Le Comité des avocats en défense des manifestants a immédiatement dénoncé cette attaque, en soulignant que l’application du couvre-feu visant à interdire « la sortie et l’accès aux routes et aux rues » après 19h ne s’applique pas aux manifestants qui campent sur la place. Qui plus est, les autorités n’ayant pas prévenu les protestataires et ces derniers n’ayant pas de logements, cette décision les exposait à l’incertitude de trouver un logement et aux risques d’arrestations pour non-respect du couvre-feu. Pour ces raisons, le Comité des avocats a demandé au ministère de l’intérieur la suspension immédiate de cette agression contre les protestataires et a dénoncé l’usage disproportionné de la force dans cette attaque du campement.

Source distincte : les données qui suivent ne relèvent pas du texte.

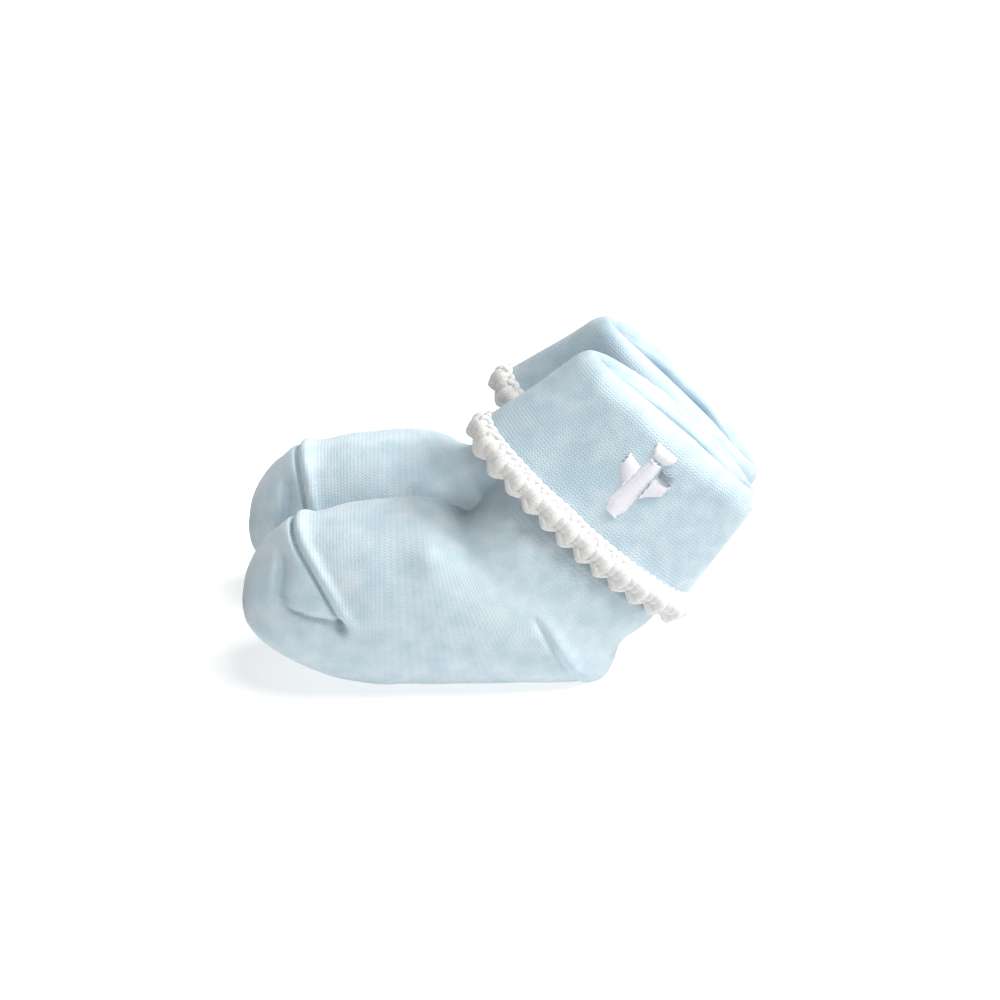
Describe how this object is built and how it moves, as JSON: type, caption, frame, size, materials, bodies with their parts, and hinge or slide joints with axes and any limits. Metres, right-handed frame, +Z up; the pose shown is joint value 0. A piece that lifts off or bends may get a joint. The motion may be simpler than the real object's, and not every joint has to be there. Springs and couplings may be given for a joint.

Cette dénonciation par les avocats et les militant·e·s n’a toutefois pas altéré la décision du ministre de l’Intérieur. Le lendemain, la police est justement venue terminer son travail en enlevant les dernières tentes et en « nettoyant » la place des traces de la révolution. Les manifestants et manifestantes qui le pouvaient sont rentrées dans leurs régions. La situation se révèle plus délicate pour une dizaine d’entre eux qui, venant de régions opposées au soulèvement populaire, pourraient subir des représailles en rentrant chez eux. Des réseaux militants sont depuis à l’œuvre pour leur trouver un lieu dans lequel ils puissent se confiner d’ici la fin de la crise sanitaire.

Cette attaque contre le mouvement social s’ajoute aux multiples critiques faites à l’encontre des mesures prises par le gouvernement pour gérer la crise sanitaire et économique. Alors que le code du travail libanais ne protège pas les travailleurs et travailleuses, qu’une grande partie de la population est employée dans le secteur informel et que beaucoup travaillent comme journaliers, le confinement entraîne la paupérisation rapide de toute une partie de la population. En ce mois de mars, les chiffres sont tombés : 45% de la population libanaise vit en dessous du seuil de pauvreté. Face à ces situations désespérées, la population est retournée dans la rue ce week-end. Ainsi ce samedi, des activistes de Akkar ont interpellé le député de la région quant à sa gestion de la crise sanitaire et économique. Alors que la situation a dégénéré, l’altercation s’est terminée par une série de coups de feu de la part de la police. Deux activistes ont été arrêtés le lendemain, et remis en liberté lundi, l’un d’entre eux avec la main cassée. Ce dimanche, des libanais et libanaises sont également descendues dans les rues de Tripoli ou de la banlieue sud de Beyrouth scandant « ne nous confinez pas, nourrissez-nous » ou encore « nous voulons manger, nous voulons vivre », pour exiger des mesures contre la crise économique et sanitaire qui frappe de plein fouet les classes populaires.